I am very biased, as I worked on CUDA for nine years. With that caveat, I would strongly advise against the use of OpenCL on NVIDIA hardware. It does not seem to have been under active development for the past five years or so.

As stated earlier, instead of working with the full app (presumably large and cumbersome), I would suggest working out the relevant circumstances of this failure with a dedicated minimal test app that focuses just on the context creation portion.

You may want to check the OpenCL specification whether it imposes any restrictions on memory used for contexts versus memory available to user applications.

There have been new developments (new, publicly exposed capability) in the NVIDIA OpenCL driver in the last 5 years.

However I personally have a lot less experience with OpenCL compared to CUDA. I could probably make a few comments about CUDA contexts, but it’s nothing that can’t be arrived at by others, and I would hesitate to suggest that any conclusions reached about CUDA context behavior are directly useful in understanding OpenCL context behavior.

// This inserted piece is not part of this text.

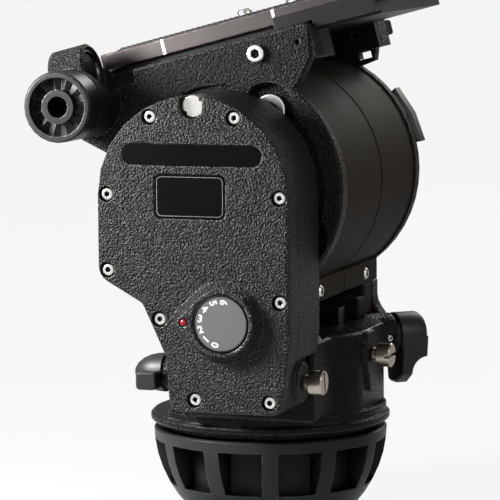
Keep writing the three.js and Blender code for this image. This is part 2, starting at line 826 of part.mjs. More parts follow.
// Filler plug: a disc in the slot, seated on the housing, with two spanner notches in its rim
{
  let plug = disc(plug_radius, 0, cover_thickness - plug_sink, 0, bolt_sides);
  for (const deg of plug_notch_deg) {
    const [x, y] = polar(plug_radius, deg);
    plug = plug.subtract(disc(plug_notch, cover_thickness / 2, cover_thickness, 0, small_sides).translate([x, y, 0]));
  }
  place(pan_body, 'filler_plug', to_near(plug).translate([0, -cover_back_y, plug_height]), nickel);
}

// Dials: a black body with a thin rim, the face sheet let into it
function dial_body() {
  const floor = dial_depth - dial_face_sink - dial_sheet - fit_gap / 2;
  return turned([
    [0, 0], [dial_radius, 0], [dial_radius, dial_depth - dial_rim / 2], [dial_radius - dial_rim / 2, dial_depth],
    [dial_radius - dial_rim, dial_depth], [dial_radius - dial_rim, floor], [0, floor],
  ]);
}

function dial_sheet_body() {
  const top = dial_depth - dial_face_sink;
  return disc(dial_radius - dial_rim - fit_gap / 2, top - dial_sheet, top);
}

{
  const on_cover = (body) => to_near(body).translate([dial_x, dial_depth - bezel_top_y, dial_height]);
  place(pan_body, 'tilt_dial', on_cover(dial_body()), black_satin);
  place(pan_body, 'dial_face', on_cover(dial_sheet_body()), grey_face);
  const on_casting = (body) => to_back(body)
    .translate([dial_depth - pan_bezel_rise - casting_left, pan_dial_y, pan_dial_height]);
  place(pan_body, 'pan_dial', on_casting(dial_body()), black_satin);
  place(pan_body, 'pan_dial_face', on_casting(dial_sheet_body()), grey_face);
  const dot = disc(pointer_radius, fit_gap / 2, pointer_depth + fit_gap / 2, 0, small_sides);
  place(pan_body, 'dial_pointer',
    to_near(dot).translate([dial_x - pointer_reach, pointer_depth - bezel_top_y, dial_height]), red_paint);
}

// Drum -----------------------------------------------------------------------------------

// Each half is turned, with a chamfer at the seam, and joined to its feet
function drum_half(near, far, bolt_y) {
  const edges = near < 0 ? [drum_edge, 0] : [0, drum_edge];
  const round = disc_y(drum_radius, near, far, 0, tilt_axis_height, edges, round_sides);
  const feet = slab([
    [-foot_half, foot_bottom], [foot_half, foot_bottom], [foot_half, foot_ledge], [-foot_half, foot_ledge],
  ], near, far, foot_edge);
  let half = round.add(feet)
    .subtract(disc_y(axle_radius + run_gap, -everything, everything, 0, tilt_axis_height));
  const hole = disc(drum_bolt_radius + run_gap, foot_half - drum_bolt_head, foot_half + cut_overrun, 0, small_sides);
  for (const lay of [to_front, to_back]) {
    half = half.subtract(lay(hole).translate([0, bolt_y, drum_bolt_height]));
  }
  return half;
}
{
  const seam = fit_gap / 2;
  place(pan_body, 'drum_near', drum_half(-drum_near_face, drum_seam_y - seam, drum_bolt_near_y), brown_metal);
  place(pan_body, 'drum_far', drum_half(drum_seam_y + seam, drum_far_face, drum_bolt_far_y), brown_metal);
  const head = socket_head(drum_bolt_radius, drum_bolt_head, drum_bolt_socket)
    .translate([0, 0, foot_half - drum_bolt_head + fit_gap]);
  [[to_front, drum_bolt_near_y], [to_front, drum_bolt_far_y], [to_back, drum_bolt_near_y], [to_back, drum_bolt_far_y]]
    .forEach(([lay, y], i) => {
      place(pan_body, `drum_bolt_${i + 1}`, lay(head).translate([0, y, drum_bolt_height]), nickel);
    });
}

// Blocks between the casting and the drum
{
  const seat = casting_top + fit_gap;
  const saddle_far_y = far_arm_near_y - fit_gap;
  const saddle = bar([
    [saddle_near_y, seat], [saddle_far_y, seat], [saddle_far_y, arm_top],
    [saddle_step_y, arm_top], [saddle_step_y, seat + saddle_step_height], [saddle_near_y, seat + saddle_step_height],
  ], -foot_half, foot_half, saddle_edge).subtract(drum_seat).subtract(pan_brake_collar(fit_gap));
  place(pan_body, 'drum_saddle', saddle, brown_metal);
  const section = rounded_box(brake_block_y + brake_block_depth / 2, seat + brake_block_height / 2,
    brake_block_depth / 2, brake_block_height / 2, brake_block_edge);
  place(pan_body, 'brake_block', bar(section, -brake_block_back, brake_block_front), black_satin);
}

// Slotted shoulder screws: thin neck, thick head with a slot
function shoulder_screw(slot_deg) {
  const end = shoulder_neck + shoulder_length;
  const screw = turned([
    [0, 0], [shoulder_neck_radius, 0], [shoulder_neck_radius, shoulder_neck], [shoulder_radius, shoulder_neck],
    [shoulder_radius, end - shoulder_chamfer], [shoulder_radius - shoulder_chamfer, end], [0, end],
  ], bolt_sides);
  const slot = block(-everything, everything, -shoulder_slot / 2, shoulder_slot / 2,
    end - shoulder_slot_depth, end + cut_overrun);
  return to_front(screw.subtract(slot.rotate([0, 0, slot_deg])));
}
place(pan_body, 'shoulder_screw_near', shoulder_screw(8)
  .translate([arch_floor_x + arch_boss_height + fit_gap, near_shoulder_y, near_shoulder_height]), nickel);
place(pan_body, 'shoulder_screw_far', shoulder_screw(90)
  .translate([casting_front + shield_proud + fit_gap, far_shoulder_y, far_shoulder_height]), nickel);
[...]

Having said all that, the existence of a hardcoded limit in the driver would not surprise me at all; you seem to have made a reasonable effort of “proving” it. Furthermore, I know of no publishing of such as a specification by NVIDIA, either on the CUDA or OpenCL side, and know of no handles or controls over it, either on the CUDA or OpenCL side, for NVIDIA implementation.

If this limit is an issue, you may want to see if you can work around it by rearchitecting the overall workflow to get what you want done within a limited context footprint.

If you’d like to see a change in NVIDIA CUDA or OpenCL behavior, you’re welcome to file bugs, or bugs marked with RFE in the summary, to describe what you’d like.

http://developer.nvidia.com

You need to be a registered developer to use the bug reporting portal.